[WORK REQUIRED]:
Please print the full listing exactly.

[INFORMATION PROVIDED]:

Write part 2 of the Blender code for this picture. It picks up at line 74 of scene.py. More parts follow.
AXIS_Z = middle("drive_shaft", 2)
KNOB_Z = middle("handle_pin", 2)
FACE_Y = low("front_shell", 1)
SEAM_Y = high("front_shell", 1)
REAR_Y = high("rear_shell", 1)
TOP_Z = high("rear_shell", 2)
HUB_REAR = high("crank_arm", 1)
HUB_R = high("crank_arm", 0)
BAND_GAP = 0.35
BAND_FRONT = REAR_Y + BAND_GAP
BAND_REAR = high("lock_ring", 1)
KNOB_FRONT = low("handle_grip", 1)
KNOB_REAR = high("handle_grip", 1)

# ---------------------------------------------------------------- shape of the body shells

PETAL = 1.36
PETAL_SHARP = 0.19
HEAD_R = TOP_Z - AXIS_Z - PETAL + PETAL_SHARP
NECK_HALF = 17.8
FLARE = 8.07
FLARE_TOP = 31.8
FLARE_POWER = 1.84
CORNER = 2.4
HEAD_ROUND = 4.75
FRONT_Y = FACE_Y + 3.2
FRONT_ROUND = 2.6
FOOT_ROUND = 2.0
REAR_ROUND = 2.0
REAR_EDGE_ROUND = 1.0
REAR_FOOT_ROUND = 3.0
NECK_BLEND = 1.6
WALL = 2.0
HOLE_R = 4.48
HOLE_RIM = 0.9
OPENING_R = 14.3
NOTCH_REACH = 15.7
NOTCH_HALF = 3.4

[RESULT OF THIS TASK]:
Write part 2 of the Blender code for this picture. It picks up at line 74 of scene.py. More parts follow.
AXIS_Z = middle("drive_shaft", 2)
KNOB_Z = middle("handle_pin", 2)
FACE_Y = low("front_shell", 1)
SEAM_Y = high("front_shell", 1)
REAR_Y = high("rear_shell", 1)
TOP_Z = high("rear_shell", 2)
HUB_REAR = high("crank_arm", 1)
HUB_R = high("crank_arm", 0)
BAND_GAP = 0.35
BAND_FRONT = REAR_Y + BAND_GAP
BAND_REAR = high("lock_ring", 1)
KNOB_FRONT = low("handle_grip", 1)
KNOB_REAR = high("handle_grip", 1)

# ---------------------------------------------------------------- shape of the body shells

PETAL = 1.36
PETAL_SHARP = 0.19
HEAD_R = TOP_Z - AXIS_Z - PETAL + PETAL_SHARP
NECK_HALF = 17.8
FLARE = 8.07
FLARE_TOP = 31.8
FLARE_POWER = 1.84
CORNER = 2.4
HEAD_ROUND = 4.75
FRONT_Y = FACE_Y + 3.2
FRONT_ROUND = 2.6
FOOT_ROUND = 2.0
REAR_ROUND = 2.0
REAR_EDGE_ROUND = 1.0
REAR_FOOT_ROUND = 3.0
NECK_BLEND = 1.6
WALL = 2.0
HOLE_R = 4.48
HOLE_RIM = 0.9
OPENING_R = 14.3
NOTCH_REACH = 15.7
NOTCH_HALF = 3.4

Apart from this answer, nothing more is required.